Wednesday, May 18, 2005

Hoping for Hospitality: The Best Time To Start

"The belief that hospitality is important and the actual practice of hospitality are two different things. Many Christians never advance beyond the theory level."

--Alexander Strauch, The Hospitality Commands

Okay, I'll admit it: I use our frequent moves to avoid entertaining. Shy perfectionists don't turn into gregarious hosts overnight!

The more I read about Christian hospitality, though, the more I am compelled to practice it, even at the stuttering level.

We took a jar of garden roses to the new neighbors down the street on our evening walk, along with a card with our name and number. I invited a job-hunting cousin to come for lunch Friday, despite the fact that my home is a mess and there's no money in my grocery envelope until next week.

I know the only way having guests will seem effortless is by practicing. No better time to start than now, when the weather is lovely and we can dine outside--at least, until the mosquitoes hatch!
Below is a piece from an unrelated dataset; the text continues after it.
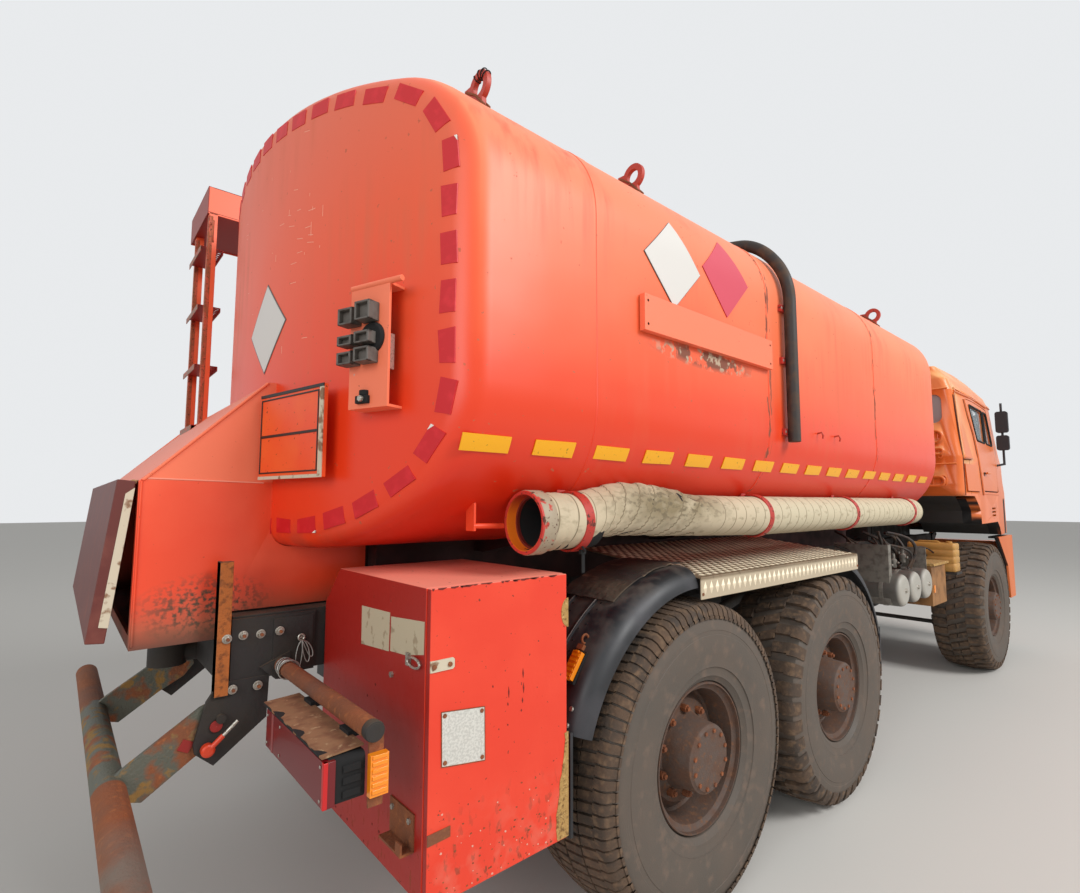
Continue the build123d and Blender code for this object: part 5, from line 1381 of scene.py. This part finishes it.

Postscript: Here's a interesting post by Kaetchen, who argues against the "foodie" list of high-cost suggestions and entertaining. She has some down-to-earth suggestions we can all enjoy.


Shannon said...

I know just what you mean about hospitality. How I wish I had started practicing before I had kids when there was money to spend and a nice clean house to invite them to! But I just started studying the Biblical idea of hospitality last year and really felt called to jump in. I'd love to hear some of your ideas about saving money in this area. And I liked the link:) I have to agree with her - I love good food and I love to cook, but "foodie" just sounds so snotty, you know?

Meredith said...

I am going to be looking for some low cost hospitality ideas, Shannon, and I'll try to share them as I find them. We're not a "casserole family"--mostly because my husband's diet precludes a lot of starches in the main course. I am realizing that home made fresh bread is a great thing to serve almost any guest. Even if you can buy it cheaper at the bakery thrift store, the aroma and warm feelings make it worth the effort.